## The problem
Write out exactly the lines between the line containing "addPart('door_glass', doorGlass(), clear_glass);" and the line containing "obj.matrix_parent_inverse = Matrix.Identity(4)", including both of those lines, and nothing more.
** start Data excerpt **
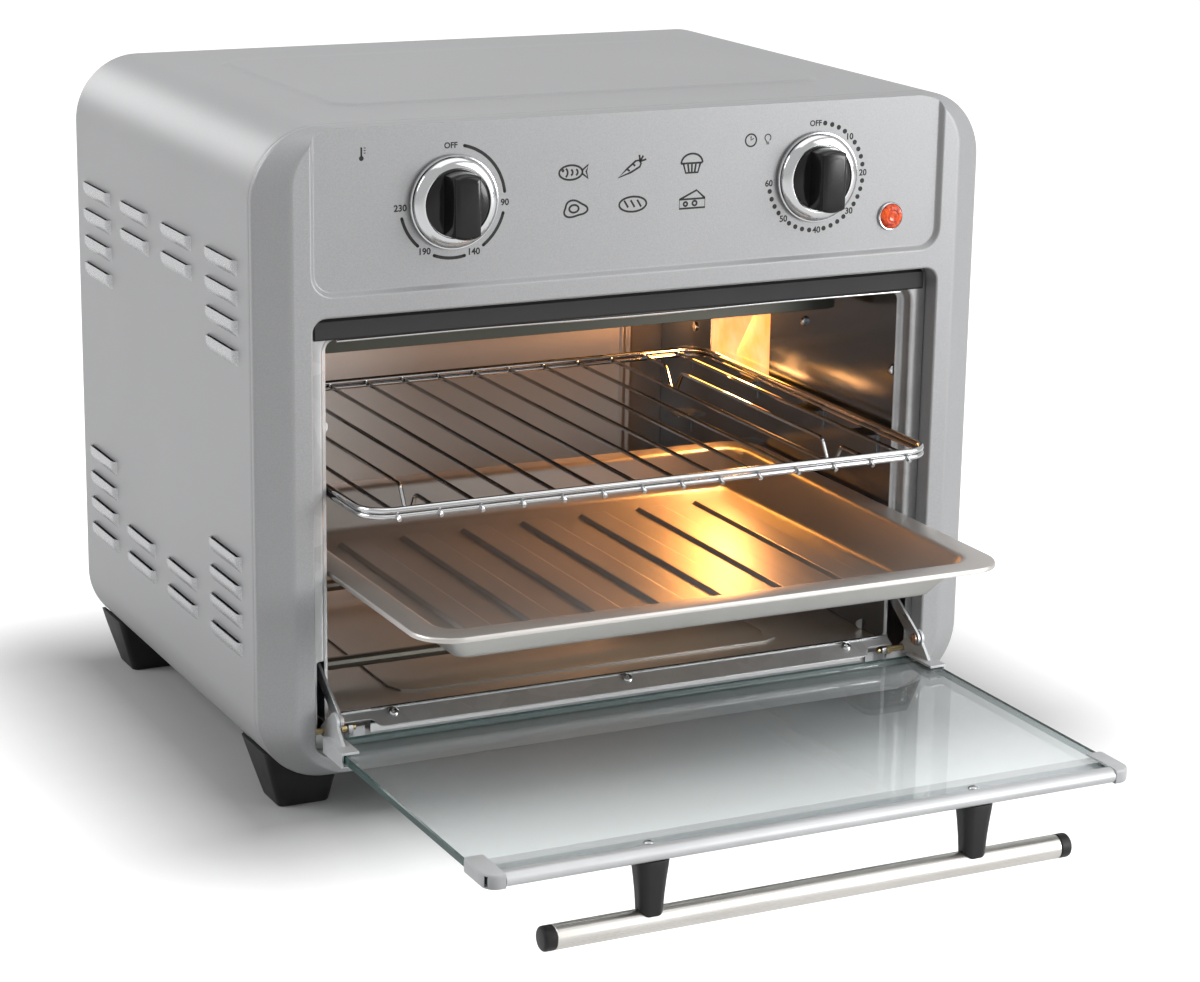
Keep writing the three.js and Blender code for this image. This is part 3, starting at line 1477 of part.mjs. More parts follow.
function bakingTray() {
  const ring = (inset, z) => placeRing(roundedRing(-tray_half_width + inset, tray_half_width - inset,
    tray_front + inset, tray_back - inset, Math.max(tray_corner_radius - inset * tray_corner_share, tray_lip),
    small_corner_steps + 1), 'z', z);
  const top = tray_rim_z;
  const floor = top - tray_height;
  const wall = tray_rim_width + tray_wall_inset;
  const pan = loft([
    ring(wall, floor),
    ring(tray_rim_width + tray_sheet, top - tray_sheet - tray_lip),
    ring(tray_rim_width - tray_lip, top - tray_sheet),
    ring(tray_sheet, top - tray_sheet),
    ring(tray_sheet, top - tray_lip),
    ring(0, top - tray_lip),
    ring(0, top - tray_sheet),
    ring(tray_sheet, top),
    ring(tray_rim_width - tray_lip, top),
    ring(tray_rim_width + tray_sheet * 2, top - tray_lip),
    ring(wall + tray_sheet, floor + tray_sheet),
  ]);
  const inner = wall + tray_rib_slope * 2;
  const pitch = (2 * (tray_half_width - inner)) / tray_rib_count;
  const ribs = [];
  for (let i = 0; i < tray_rib_count; i += 1) {
    const x = -tray_half_width + inner + (i + 0.5) * pitch;
    const ribRing = (grow, z) => placeRing(roundedRing(x - tray_rib_width / 2 - grow,
      x + tray_rib_width / 2 + grow, tray_front + inner - grow, tray_back - inner + grow,
      tray_rib_slope, slot_corner_steps), 'z', z);
    ribs.push(loft([ribRing(0, floor + tray_sheet / 2), ribRing(0, floor + tray_sheet),
      ribRing(-tray_rib_slope / 2, floor + tray_sheet + tray_rib_height)]));
  }
  return join(pan, ...ribs);
}

addPart('baking_tray', bakingTray(), tray_metal);

// Door glass, its free-edge trim and the handle

const glass_corner_radius = 4;
const trim_nose = 2.6;

function doorGlass() {
  return prism(roundedRing(-glass_half_width, glass_half_width, door_front + trim_nose + seat_gap,
    glass_hinge_y, glass_corner_radius, small_corner_steps), 'z', glass_bottom, glass_top);
}

// Round the door's free edge: a lip over the glass, a nose, and a flange under the glass
function trimSection(lip_back, grow) {
  const top = trim_top + grow;
  const bottom = trim_bottom - grow;
  const middle = (glass_top + glass_bottom) / 2;
  return [
    [lip_back, top], [door_front + trim_nose, top], [door_front, top - trim_nose],
    [door_front, bottom + trim_nose], [door_front + trim_nose, bottom], [trim_back + grow, bottom],
    [trim_back + grow, middle], [lip_back, middle],
  ];
}

function doorTrim() {
  const half = trim_half_width - trim_end_length - seat_gap;
  const section = trimSection(door_front + trim_lip, 0);
  const solid = loft([-half, half].map((x) => section.map(([y, z]) => new THREE.Vector3(x, y, z))));
  const groove = block(-half - overrun, half + overrun, door_front + trim_nose, trim_back + overrun,
    glass_bottom - seat_gap, glass_top + seat_gap);
  return cut(solid, groove);
}

const trim_end_grow = 0.2;

function trimEnd(side) {
  const inner = trim_half_width - trim_end_length;
  const section = trimSection(trim_back, trim_end_grow);
  const solid = loft([inner, trim_half_width].map((x) => section.map(([y, z]) => (
    new THREE.Vector3(x, y, z)
  ))));
  const pocket = block(inner - overrun, glass_half_width + seat_gap, door_front + trim_nose,
    trim_back + overrun, glass_bottom - seat_gap, glass_top + seat_gap);
  const right = cut(solid, pocket);
  return side > 0 ? right : mirrored(right);
}

function handlePost(side) {
  const x = side * handle_spread;
  const top = trim_bottom - seat_gap;
  const bottom = handle_z - handle_radius * post_grip_share;
  const ring = (width, depth, z) => placeRing(roundedRing(x - width / 2, x + width / 2,
    handle_y - depth / 2, handle_y + depth / 2, depth / 4, small_corner_steps), 'z', z);
  const post = loft([
    ring(post_bottom_width, post_bottom_depth, bottom),
    ring(post_bottom_width, post_bottom_depth, handle_z + handle_radius),
    ring(post_top_width, post_top_depth, top),
  ]);
  const seat = rod('x', handle_y, handle_z, handle_radius + seat_gap, x - post_top_width,
    x + post_top_width, round_steps / 2);
  const below = block(x - post_top_width, x + post_top_width, handle_y - post_top_depth,
    handle_y + post_top_depth, bottom - overrun, handle_z + handle_radius * post_grip_share);
  return cut(post, seat, below);
}

function handleTube() {
  const half = handle_tube_length / 2;
  const outside = rod('x', handle_y, handle_z, handle_radius, -half, half, round_steps / 2);
  const bore = rod('x', handle_y, handle_z, handle_radius - handle_wall, -half - overrun, half + overrun,
    round_steps / 2);
  return cut(outside, bore);
}

function handleEnd(side) {
  const start = handle_tube_length / 2 + seat_gap;
  const end = start + handle_end_length;
  const ring = (radius, x) => placeRing(circleRing(handle_y, handle_z, radius, round_steps / 2), 'x', x);
  const right = loft([
    ring(handle_radius, start), ring(handle_radius, end - handle_end_length / 4),
    ring(handle_radius - handle_end_length / 4, end),
  ]);
  const plug = rod('x', handle_y, handle_z, handle_radius - handle_wall - seat_gap,
    start - handle_plug_length, start + handle_end_length / 4, round_steps / 2);
  const whole = join(right, plug);
  return side > 0 ? whole : mirrored(whole);
}

addPart('door_glass', doorGlass(), clear_glass);
addPart('door_trim', doorTrim(), trim_metal);
addPart('handle_tube', handleTube(), brushed_steel);
for (const [side, side_name] of [[-1, 'left'], [1, 'right']]) {
  addPart(`trim_end_${side_name}`, trimEnd(side), grey_plastic);
  addPart(`handle_post_${side_name}`, handlePost(side), black_plastic);
  addPart(`handle_end_${side_name}`, handleEnd(side), black_plastic);
}

export default oven;
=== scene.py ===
import json
import math

import bmesh
import bpy
from mathutils import Matrix, Vector


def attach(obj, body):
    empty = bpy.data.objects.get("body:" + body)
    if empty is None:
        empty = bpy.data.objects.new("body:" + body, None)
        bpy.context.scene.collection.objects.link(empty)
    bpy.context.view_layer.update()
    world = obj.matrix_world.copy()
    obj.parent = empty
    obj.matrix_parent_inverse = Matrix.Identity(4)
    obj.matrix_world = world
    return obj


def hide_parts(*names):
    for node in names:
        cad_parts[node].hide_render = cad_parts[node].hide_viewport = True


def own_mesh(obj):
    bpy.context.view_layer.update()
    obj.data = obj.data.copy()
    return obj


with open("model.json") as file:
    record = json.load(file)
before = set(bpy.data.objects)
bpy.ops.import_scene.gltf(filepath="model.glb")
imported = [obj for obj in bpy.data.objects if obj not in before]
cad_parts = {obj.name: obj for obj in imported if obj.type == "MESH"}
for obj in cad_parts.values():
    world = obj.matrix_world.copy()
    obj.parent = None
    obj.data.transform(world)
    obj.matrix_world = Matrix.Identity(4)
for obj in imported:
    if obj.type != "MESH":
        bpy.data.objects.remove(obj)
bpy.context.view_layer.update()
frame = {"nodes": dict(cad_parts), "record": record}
nodes = frame["nodes"]

MM = 0.001
QUARTER_TURN = 0.5 * math.pi
SMOOTH_ANGLE = math.radians(32)
SIDES = ((-1, "left"), (1, "right"))

# Camera

CAMERA_PLACE = (-694.32, -1414.33, 568.67)
CAMERA_AZIMUTH = math.radians(-26.35)
CAMERA_ELEVATION = math.radians(15.32)
CAMERA_ROLL = math.radians(0.93)
CAMERA_LENS = 94.26
CAMERA_SENSOR = 36
CAMERA_NEAREST = 50
CAMERA_FURTHEST = 40000


def aim_camera():
    forward = Vector((
        -math.sin(CAMERA_AZIMUTH) * math.cos(CAMERA_ELEVATION),
        math.cos(CAMERA_AZIMUTH) * math.cos(CAMERA_ELEVATION),
        -math.sin(CAMERA_ELEVATION),
    ))
    right = forward.cross(Vector((0, 0, 1))).normalized()
    up = right.cross(forward)
    across = right * math.cos(CAMERA_ROLL) + up * math.sin(CAMERA_ROLL)
    upward = up * math.cos(CAMERA_ROLL) - right * math.sin(CAMERA_ROLL)
    camera_data = bpy.data.cameras.new("camera")
    camera_data.lens = CAMERA_LENS
    camera_data.sensor_width = CAMERA_SENSOR
    camera_data.clip_start = CAMERA_NEAREST * MM
    camera_data.clip_end = CAMERA_FURTHEST * MM
    camera = bpy.data.objects.new("camera", camera_data)
    turn = Matrix((across, upward, -forward)).transposed().to_4x4()
    camera.matrix_world = Matrix.Translation(Vector(CAMERA_PLACE) * MM) @ turn
    bpy.context.scene.collection.objects.link(camera)
    bpy.context.scene.camera = camera


aim_camera()
bpy.context.scene.view_settings.view_transform = "Standard"

# Nodes

PATTERN_LOW = 0.3
PATTERN_HIGH = 0.7


def set_inputs(tree, node, inputs):
    """Gives a node's inputs their values, or links them to other nodes' sockets."""
    for label, value in inputs.items():
        if isinstance(value, bpy.types.NodeSocket):
            tree.links.new(value, node.inputs[label])
        else:
            node.inputs[label].default_value = value


def add_node(tree, kind, inputs, **settings):
    node = tree.nodes.new(kind)
    for setting, value in settings.items():
        setattr(node, setting, value)
    set_inputs(tree, node, inputs)
    return node


def worked_out(tree, operation, *values):
    inputs = dict(enumerate(values))
    return add_node(tree, "ShaderNodeMath", inputs, operation=operation).outputs[0]


def texture(tree, kind, stretch, **inputs):
    """A texture in the object's own coordinates."""
    coordinates = tree.nodes.new("ShaderNodeTexCoord").outputs["Object"]
    mapping = add_node(tree, "ShaderNodeMapping", {"Scale": stretch, "Vector": coordinates})
    return add_node(tree, kind, {**inputs, "Vector": mapping.outputs["Vector"]})


def noise(tree, scale, detail, roughness=0.5, stretch=(1, 1, 1)):
    pattern = texture(
        tree, "ShaderNodeTexNoise", stretch, Scale=scale, Detail=detail, Roughness=roughness)
    return pattern.outputs["Fac"]


def graded(tree, value, *stops):
    ramp = add_node(tree, "ShaderNodeValToRGB", {"Fac": value})
    points = ramp.color_ramp.elements
    while len(points) < len(stops):
        points.new(0.5)
    for point, (place, colour) in zip(points, stops):
        point.position = place
        point.color = (*colour, 1)
    return ramp.outputs["Color"]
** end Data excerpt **
## Reply to the task
addPart('door_glass', doorGlass(), clear_glass);
addPart('door_trim', doorTrim(), trim_metal);
addPart('handle_tube', handleTube(), brushed_steel);
for (const [side, side_name] of [[-1, 'left'], [1, 'right']]) {
  addPart(`trim_end_${side_name}`, trimEnd(side), grey_plastic);
  addPart(`handle_post_${side_name}`, handlePost(side), black_plastic);
  addPart(`handle_end_${side_name}`, handleEnd(side), black_plastic);
}

export default oven;
=== scene.py ===
import json
import math

import bmesh
import bpy
from mathutils import Matrix, Vector


def attach(obj, body):
    empty = bpy.data.objects.get("body:" + body)
    if empty is None:
        empty = bpy.data.objects.new("body:" + body, None)
        bpy.context.scene.collection.objects.link(empty)
    bpy.context.view_layer.update()
    world = obj.matrix_world.copy()
    obj.parent = empty
    obj.matrix_parent_inverse = Matrix.Identity(4)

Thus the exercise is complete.